Disputes came to a head in 2011 when the Port of London Authority (PLA), which manages the Thames, took Lacey to court, contesting the existence of his ancient mooring rights.
After two “fascinating and terrifying” weeks and an outlay of “well over six figures”, the judge ruled in the moorings’ favour. Lacey says relations with Southwark council and nearby residents are now good, while those with the PLA “could be better”.
Still, the experience has not deterred him. He and his colleague David Waterhouse have “a grand plan” to create new moorings — roughly double the size — on the river at Rotherhithe. They have also acquired two neighbouring sets of ancient moorings.
To shelter them, they plan to build a floating breakwater with gardens on top and affordable housing below. Unlike Tower Bridge Moorings, Lacey wants to make these public, with cafes, restaurants and a Thames Clipper stop.
Affordability is central to Lacey’s vision, with costs for residents expected to be in line with those at Tower Bridge. “If we manage to do it, it will make a contribution to [easing] London’s housing shortage,” says Lacey.
“I believe that the Thames, which in the past was bustling with life, has become a very much under-used resource. It’s a waste of a wonderful asset. If one had a series of these floating communities — a necklace of them down the river — how fabulous that would be.”

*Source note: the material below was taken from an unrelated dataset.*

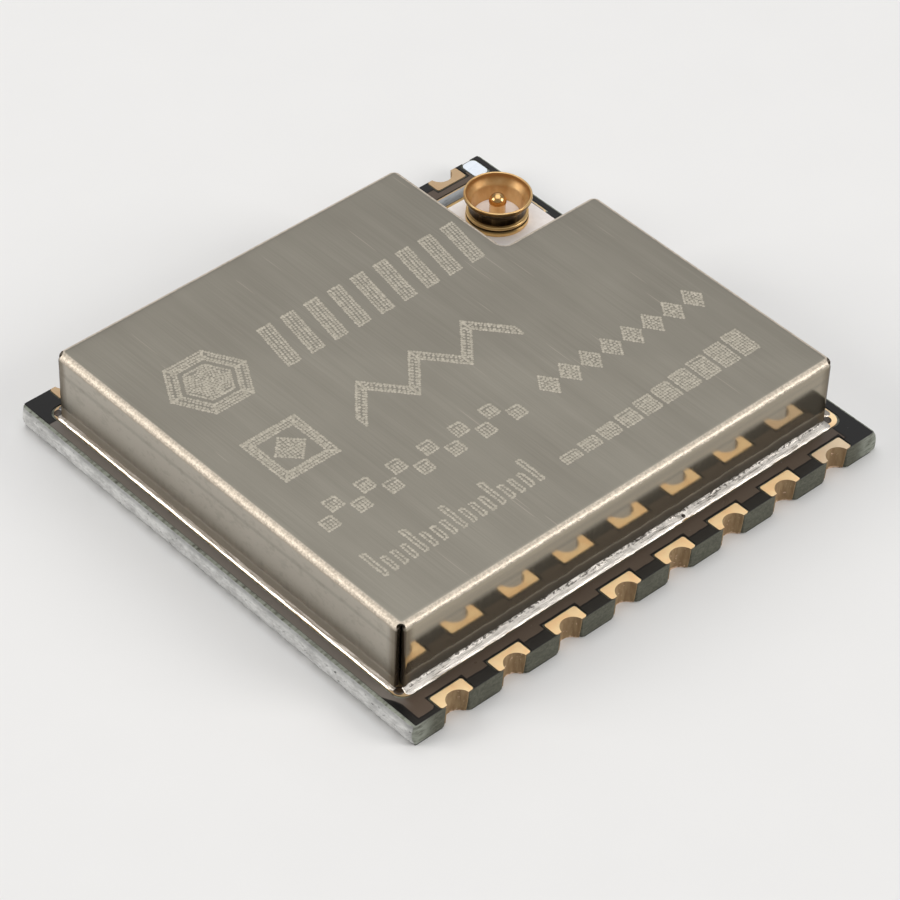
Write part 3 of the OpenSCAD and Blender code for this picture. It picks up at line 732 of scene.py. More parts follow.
@dataclass(frozen=True)
class BrightMetal:
    """Solder or tin: bright, with a crinkled skin and faint flux stains."""

    name: str
    light: Colour = (0.86, 0.85, 0.83)
    stain: Colour = (0.36, 0.325, 0.28)
    crinkle: float = 13.0  # wrinkles for each millimetre
    depth: float = 0.012
    rough: float = 0.22
    stained: float = 0.5  # a lower value stains more
    drawn: Flat = (0.4, 1.0)  # how far wrinkles and stains are drawn out along X and Y
    speckled: float = 0.0  # how strongly burnt specks show
    specks: Grain = Grain(13.0, 3.0, 0.7, drawn=(0.6, 1.0, 1.0))
    specks_from: Flat = (0.80, 0.85)  # the heights where they start
    speck: Colour = (0.035, 0.028, 0.02)

    def build(self) -> bpy.types.Material:
        """Builds the material."""
        g = Graph(self.name)
        at = g.place()
        _, _, height = g.axes(at)
        drawn = g.maths("MULTIPLY", at, (*self.drawn, 1.0))
        wrinkles = g.noise(drawn, Grain(self.crinkle, 3.0, 0.6, 0.6))
        stains = g.noise(drawn, Grain(7.0, 4.0, 0.7))
        colour = g.blend(g.step(stains, *shifted((0.0, 0.2), self.stained)), self.light, self.stain)
        specks = g.step(g.noise(at, self.specks), 0.50, 0.57)
        specks = specks * g.step(height + (stains - 0.5) * 0.2, *self.specks_from)
        colour = g.blend(specks * self.speckled, colour, self.speck)
        rough = self.rough + (wrinkles - 0.5) * 0.14
        return g.finish(Base_Color=colour, Metallic=1.0, Roughness=rough, Normal=g.bump(wrinkles, self.depth))


@dataclass(frozen=True)
class BurntFlux:
    """Flux left beside a joint: a dark brown glaze."""

    name: str = "burnt_flux"
    light: Colour = (0.05, 0.03, 0.016)
    dark: Colour = (0.012, 0.008, 0.006)
    pools: Grain = Grain(7.0, 3.0)
    depth: float = 0.01

    def build(self) -> bpy.types.Material:
        """Builds the material."""
        g = Graph(self.name)
        pool = g.noise(g.place(), self.pools)
        colour = g.blend(g.step(pool, 0.3, 0.7), self.light, self.dark)
        return g.finish(Base_Color=colour, Roughness=0.2 + pool * 0.2, Normal=g.bump(pool, self.depth))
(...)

As we walk back along the creaking walkways to Reeds Wharf, Lacey shows me the beehive. Bees, he explains, are sensitive about where they are located. Even the smallest of disruptions can upset them. Yet, miraculously, these bees move up and down eight metres a day, rocked by the tides. They have found something special here. And, much like the residents, they’re not going anywhere.